The commercial dealer's definition is therefore similar to the definition of the commercial agent in section 84 para 1 GCC. The contractual agreement is also concluded for a certain period of time. The dealer agreement is a framework contract, by which the dealer is more or less incorporated in the sales organization of a manufacturer or supplier. Contrary to the commercial agent, however, the commercial dealer does not negotiate or arrange business, but buys goods in his own name and for his own account, in order to sell them in his own name and for his own account. The individual purchase contracts by which the dealer purchases goods from the manufacturer or supplier are therefore to be distinguished from the framework contract.

 

In other countries, it is necessary to examine whether the respective national law provides legal provisions applicable to the dealer, subordinates him to the regulations of the commercial agent, or leaves the parties complete contractual freedom. In Germany, for example, certain rules - and especially the right to goodwill indemnity - may be applied by way of analogy to the commercial dealer under certain conditions.

 

b) Compensation claim, exclusivity, legal choice, etc.
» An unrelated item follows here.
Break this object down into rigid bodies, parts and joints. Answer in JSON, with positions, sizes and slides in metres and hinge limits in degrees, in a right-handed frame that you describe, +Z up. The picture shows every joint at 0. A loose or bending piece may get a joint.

The same questions with regard to a possible goodwill indemnity claim, exclusivity, formal requirements, duration of contract, choice of law, jurisdiction and arbitration agreements arise, which were discussed above referring to the commercial agent. As a matter of principle, the previous comments on the commercial agent apply in many respects to the trader as well. However, due to the many different distribution laws in the various countries, it is difficult to present a summary here.

IV. Outlook

The international distribution of goods and products by means of commercial agents and commercial dealers holds many economic opportunities, but also some risks for the ambitious entrepreneur. At the same time, many of these risks can be identified and avoided in advance, so that the establishment of a new distribution system - after a well-founded and comprehensive legal advice - is possible.